How many lines in this data contain the string "rigid"? Reply with the number only.
● ● ● ●
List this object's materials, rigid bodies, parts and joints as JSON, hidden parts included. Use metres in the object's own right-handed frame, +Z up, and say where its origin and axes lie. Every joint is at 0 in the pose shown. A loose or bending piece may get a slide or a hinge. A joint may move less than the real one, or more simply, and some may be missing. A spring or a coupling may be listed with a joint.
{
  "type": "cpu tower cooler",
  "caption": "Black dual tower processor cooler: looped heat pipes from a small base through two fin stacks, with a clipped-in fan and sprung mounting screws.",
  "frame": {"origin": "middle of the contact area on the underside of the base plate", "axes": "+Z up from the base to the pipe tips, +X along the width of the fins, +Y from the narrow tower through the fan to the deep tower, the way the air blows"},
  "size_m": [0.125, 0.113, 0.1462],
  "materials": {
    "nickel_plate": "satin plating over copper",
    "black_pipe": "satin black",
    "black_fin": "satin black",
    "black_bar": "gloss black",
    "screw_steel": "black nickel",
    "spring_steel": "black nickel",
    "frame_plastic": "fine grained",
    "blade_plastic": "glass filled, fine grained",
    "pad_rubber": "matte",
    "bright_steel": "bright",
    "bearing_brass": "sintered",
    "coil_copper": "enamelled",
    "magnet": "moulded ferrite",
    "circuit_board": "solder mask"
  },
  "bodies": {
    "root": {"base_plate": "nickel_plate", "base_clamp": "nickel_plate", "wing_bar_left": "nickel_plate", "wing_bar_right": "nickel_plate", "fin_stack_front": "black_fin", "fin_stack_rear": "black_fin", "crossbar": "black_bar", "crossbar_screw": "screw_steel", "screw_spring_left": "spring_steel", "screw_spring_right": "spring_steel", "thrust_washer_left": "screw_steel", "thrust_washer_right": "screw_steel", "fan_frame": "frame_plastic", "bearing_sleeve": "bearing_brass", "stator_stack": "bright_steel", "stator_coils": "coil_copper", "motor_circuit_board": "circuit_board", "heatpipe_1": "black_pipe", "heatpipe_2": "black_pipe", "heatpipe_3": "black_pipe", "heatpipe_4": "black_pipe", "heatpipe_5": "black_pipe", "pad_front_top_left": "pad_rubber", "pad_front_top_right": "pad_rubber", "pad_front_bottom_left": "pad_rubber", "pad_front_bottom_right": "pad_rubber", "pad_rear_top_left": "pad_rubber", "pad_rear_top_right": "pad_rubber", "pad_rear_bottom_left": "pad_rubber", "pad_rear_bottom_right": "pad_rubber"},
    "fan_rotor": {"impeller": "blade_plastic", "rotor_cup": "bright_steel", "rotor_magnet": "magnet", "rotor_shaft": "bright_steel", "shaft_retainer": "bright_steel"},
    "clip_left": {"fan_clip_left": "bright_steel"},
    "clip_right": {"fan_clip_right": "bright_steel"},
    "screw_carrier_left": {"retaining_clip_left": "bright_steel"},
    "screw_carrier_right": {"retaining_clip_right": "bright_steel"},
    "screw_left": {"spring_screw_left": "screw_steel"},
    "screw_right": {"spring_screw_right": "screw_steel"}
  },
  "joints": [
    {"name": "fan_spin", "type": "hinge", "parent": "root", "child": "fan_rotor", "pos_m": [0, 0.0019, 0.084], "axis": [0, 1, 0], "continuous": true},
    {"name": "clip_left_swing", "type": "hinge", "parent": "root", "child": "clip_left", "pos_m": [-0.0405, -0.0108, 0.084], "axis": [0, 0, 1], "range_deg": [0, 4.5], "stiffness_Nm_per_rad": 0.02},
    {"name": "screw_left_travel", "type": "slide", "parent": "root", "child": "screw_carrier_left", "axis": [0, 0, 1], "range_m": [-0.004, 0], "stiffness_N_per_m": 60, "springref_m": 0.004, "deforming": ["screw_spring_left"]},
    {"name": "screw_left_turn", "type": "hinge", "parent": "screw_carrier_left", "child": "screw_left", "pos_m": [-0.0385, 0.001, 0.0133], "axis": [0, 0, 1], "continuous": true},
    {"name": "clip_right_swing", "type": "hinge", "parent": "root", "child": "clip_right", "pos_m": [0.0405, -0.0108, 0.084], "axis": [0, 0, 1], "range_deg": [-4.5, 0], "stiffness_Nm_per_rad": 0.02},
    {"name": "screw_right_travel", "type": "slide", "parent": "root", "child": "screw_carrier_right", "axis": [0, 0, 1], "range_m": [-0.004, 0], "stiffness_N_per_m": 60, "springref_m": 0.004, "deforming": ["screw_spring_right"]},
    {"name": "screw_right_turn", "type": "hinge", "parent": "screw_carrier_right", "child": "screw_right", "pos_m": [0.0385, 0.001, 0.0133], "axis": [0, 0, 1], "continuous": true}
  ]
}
● ● ● ●
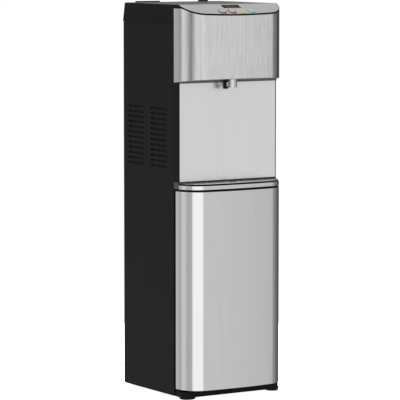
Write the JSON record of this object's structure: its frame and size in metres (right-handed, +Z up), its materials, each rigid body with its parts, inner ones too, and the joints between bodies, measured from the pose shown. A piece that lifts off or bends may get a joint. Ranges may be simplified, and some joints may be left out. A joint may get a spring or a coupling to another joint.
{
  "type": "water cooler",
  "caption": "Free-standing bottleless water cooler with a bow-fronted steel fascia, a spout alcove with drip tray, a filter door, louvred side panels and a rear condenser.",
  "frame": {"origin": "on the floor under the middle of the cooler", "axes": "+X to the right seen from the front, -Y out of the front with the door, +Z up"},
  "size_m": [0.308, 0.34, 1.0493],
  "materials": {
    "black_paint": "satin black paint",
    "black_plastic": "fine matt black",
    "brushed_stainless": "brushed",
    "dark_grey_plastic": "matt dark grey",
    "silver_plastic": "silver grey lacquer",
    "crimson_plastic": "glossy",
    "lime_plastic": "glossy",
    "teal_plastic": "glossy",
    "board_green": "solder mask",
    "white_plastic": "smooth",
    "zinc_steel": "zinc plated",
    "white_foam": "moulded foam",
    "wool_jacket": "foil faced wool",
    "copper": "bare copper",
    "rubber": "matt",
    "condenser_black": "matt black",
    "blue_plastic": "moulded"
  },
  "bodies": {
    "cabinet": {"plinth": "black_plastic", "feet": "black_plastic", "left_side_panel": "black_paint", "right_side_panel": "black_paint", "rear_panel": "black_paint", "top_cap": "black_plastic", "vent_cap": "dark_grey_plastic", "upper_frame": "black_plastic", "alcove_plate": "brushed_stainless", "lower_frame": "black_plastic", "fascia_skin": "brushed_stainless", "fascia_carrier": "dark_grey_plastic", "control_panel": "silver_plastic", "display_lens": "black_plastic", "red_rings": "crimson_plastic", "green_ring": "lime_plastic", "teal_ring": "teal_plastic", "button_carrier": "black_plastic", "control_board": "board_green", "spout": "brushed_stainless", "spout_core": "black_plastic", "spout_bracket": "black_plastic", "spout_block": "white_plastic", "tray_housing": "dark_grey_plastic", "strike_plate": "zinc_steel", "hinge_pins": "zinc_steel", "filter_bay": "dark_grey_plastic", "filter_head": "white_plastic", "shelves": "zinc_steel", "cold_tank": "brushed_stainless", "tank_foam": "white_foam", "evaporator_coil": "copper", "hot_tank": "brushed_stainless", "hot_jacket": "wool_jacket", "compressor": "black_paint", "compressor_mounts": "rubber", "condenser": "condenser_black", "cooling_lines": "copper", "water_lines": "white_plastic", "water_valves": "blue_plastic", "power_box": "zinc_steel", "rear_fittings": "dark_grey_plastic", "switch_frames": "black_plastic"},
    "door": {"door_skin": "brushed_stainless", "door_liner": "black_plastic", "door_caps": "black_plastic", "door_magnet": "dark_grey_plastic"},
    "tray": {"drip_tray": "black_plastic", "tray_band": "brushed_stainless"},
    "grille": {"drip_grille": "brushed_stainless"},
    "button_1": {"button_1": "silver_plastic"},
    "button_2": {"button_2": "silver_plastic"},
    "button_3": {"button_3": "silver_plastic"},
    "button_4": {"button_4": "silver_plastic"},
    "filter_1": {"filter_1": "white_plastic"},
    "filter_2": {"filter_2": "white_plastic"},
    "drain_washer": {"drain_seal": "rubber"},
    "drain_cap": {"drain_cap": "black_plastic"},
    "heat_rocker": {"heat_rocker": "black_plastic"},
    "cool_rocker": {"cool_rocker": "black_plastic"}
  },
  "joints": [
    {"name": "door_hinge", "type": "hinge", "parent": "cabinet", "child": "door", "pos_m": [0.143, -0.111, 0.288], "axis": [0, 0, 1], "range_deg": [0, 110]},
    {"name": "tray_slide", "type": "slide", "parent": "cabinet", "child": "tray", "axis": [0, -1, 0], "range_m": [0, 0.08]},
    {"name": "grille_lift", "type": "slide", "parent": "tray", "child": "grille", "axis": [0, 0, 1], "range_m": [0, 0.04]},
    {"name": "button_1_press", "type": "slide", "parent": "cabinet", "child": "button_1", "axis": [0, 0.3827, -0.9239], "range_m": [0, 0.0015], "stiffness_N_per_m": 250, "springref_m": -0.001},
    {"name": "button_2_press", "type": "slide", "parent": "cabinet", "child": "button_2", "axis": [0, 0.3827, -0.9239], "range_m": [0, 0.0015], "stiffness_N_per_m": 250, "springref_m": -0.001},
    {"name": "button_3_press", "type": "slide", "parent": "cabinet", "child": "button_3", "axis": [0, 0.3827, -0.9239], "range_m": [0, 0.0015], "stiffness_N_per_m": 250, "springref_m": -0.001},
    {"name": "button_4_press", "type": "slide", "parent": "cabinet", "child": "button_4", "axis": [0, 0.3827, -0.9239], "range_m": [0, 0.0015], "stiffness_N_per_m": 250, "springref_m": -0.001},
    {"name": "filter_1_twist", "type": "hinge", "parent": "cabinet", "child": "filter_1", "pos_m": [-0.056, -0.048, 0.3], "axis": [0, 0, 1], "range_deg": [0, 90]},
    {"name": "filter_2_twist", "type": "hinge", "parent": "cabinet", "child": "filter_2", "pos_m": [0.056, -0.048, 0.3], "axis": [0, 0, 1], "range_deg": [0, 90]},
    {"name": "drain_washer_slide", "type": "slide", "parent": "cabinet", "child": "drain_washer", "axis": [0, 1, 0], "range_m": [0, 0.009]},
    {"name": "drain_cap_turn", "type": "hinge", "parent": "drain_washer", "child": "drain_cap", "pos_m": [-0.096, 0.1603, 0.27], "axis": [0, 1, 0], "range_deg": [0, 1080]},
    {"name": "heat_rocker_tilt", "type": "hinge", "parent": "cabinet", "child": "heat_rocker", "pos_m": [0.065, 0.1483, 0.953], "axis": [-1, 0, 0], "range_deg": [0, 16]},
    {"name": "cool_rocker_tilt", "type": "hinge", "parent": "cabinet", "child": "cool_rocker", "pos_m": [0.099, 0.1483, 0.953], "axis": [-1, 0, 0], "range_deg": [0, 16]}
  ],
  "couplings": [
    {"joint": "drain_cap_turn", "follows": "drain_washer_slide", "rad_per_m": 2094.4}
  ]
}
● ● ● ●
Final result:
2